**RECORDED DATA:**
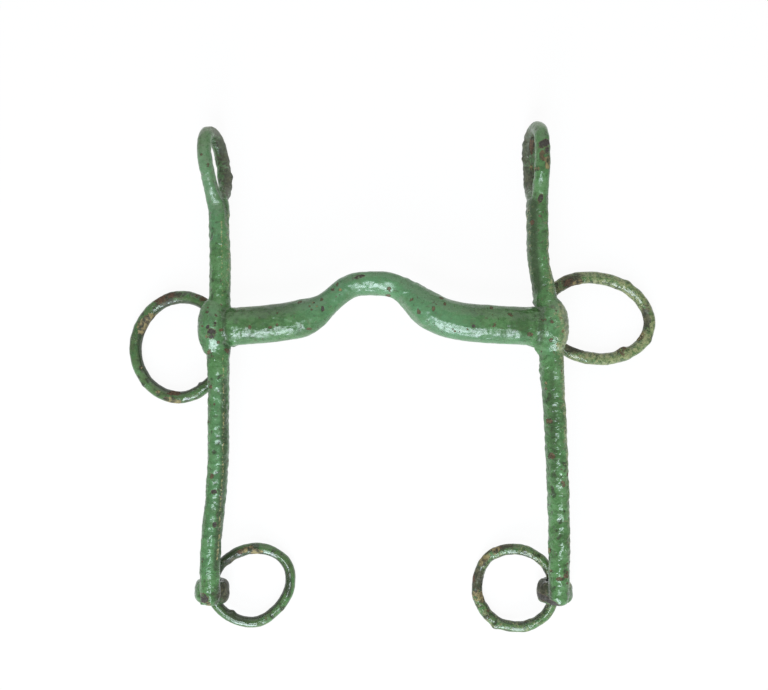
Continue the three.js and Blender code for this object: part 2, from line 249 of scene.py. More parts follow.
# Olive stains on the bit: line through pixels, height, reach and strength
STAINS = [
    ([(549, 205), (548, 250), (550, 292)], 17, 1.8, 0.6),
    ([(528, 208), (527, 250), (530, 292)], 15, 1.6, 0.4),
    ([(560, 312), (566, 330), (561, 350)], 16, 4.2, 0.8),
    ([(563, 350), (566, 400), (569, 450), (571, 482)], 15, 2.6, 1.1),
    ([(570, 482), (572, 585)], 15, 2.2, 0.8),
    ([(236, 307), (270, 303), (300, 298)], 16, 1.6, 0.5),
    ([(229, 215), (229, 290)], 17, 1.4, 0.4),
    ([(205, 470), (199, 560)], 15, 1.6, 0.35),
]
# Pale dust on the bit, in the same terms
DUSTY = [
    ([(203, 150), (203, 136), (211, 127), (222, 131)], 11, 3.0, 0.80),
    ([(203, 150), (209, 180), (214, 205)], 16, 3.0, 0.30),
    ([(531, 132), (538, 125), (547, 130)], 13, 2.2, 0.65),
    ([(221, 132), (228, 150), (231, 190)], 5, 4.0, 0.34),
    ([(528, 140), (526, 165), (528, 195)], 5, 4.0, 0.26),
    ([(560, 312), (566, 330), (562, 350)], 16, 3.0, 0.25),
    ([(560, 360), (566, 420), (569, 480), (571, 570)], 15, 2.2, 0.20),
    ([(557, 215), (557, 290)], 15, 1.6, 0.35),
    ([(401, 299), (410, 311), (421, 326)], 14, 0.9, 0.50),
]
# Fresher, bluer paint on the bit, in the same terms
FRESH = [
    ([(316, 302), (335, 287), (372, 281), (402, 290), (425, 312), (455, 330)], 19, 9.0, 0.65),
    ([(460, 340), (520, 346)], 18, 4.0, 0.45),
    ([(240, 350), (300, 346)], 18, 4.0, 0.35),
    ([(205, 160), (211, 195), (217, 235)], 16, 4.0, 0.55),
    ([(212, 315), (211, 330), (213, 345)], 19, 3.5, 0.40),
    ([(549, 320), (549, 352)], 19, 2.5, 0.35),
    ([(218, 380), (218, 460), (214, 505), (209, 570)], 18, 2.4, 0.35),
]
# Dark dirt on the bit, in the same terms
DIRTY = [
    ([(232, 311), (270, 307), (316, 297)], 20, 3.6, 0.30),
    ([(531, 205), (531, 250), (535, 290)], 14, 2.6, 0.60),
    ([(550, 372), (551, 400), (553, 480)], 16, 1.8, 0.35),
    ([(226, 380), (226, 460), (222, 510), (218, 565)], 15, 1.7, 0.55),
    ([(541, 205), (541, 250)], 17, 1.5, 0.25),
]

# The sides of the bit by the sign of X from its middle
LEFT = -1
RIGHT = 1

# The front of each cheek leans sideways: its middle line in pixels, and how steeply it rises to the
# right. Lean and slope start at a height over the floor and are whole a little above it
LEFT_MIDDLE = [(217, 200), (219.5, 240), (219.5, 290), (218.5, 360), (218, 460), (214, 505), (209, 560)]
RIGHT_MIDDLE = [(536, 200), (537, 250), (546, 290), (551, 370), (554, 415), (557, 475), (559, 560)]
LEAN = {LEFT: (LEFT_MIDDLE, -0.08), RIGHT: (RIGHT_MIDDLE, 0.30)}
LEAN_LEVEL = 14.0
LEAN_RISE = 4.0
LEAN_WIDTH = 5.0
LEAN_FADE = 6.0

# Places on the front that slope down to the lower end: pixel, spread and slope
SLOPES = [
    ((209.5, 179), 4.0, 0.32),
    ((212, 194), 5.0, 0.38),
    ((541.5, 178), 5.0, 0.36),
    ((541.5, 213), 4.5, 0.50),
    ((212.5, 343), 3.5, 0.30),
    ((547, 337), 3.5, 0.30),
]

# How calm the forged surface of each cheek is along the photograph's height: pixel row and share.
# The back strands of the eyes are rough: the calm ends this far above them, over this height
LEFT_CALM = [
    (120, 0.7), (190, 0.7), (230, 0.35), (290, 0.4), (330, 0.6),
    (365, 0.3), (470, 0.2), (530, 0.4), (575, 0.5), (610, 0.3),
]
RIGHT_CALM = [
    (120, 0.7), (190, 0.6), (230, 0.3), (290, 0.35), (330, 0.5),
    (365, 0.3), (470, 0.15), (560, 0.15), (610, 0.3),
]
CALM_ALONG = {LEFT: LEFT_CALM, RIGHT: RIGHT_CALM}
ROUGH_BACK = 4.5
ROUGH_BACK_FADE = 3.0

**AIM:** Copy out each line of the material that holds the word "this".

**REPLY TO THE TASK:**
Continue the three.js and Blender code for this object: part 2, from line 249 of scene.py. More parts follow.
# The back strands of the eyes are rough: the calm ends this far above them, over this height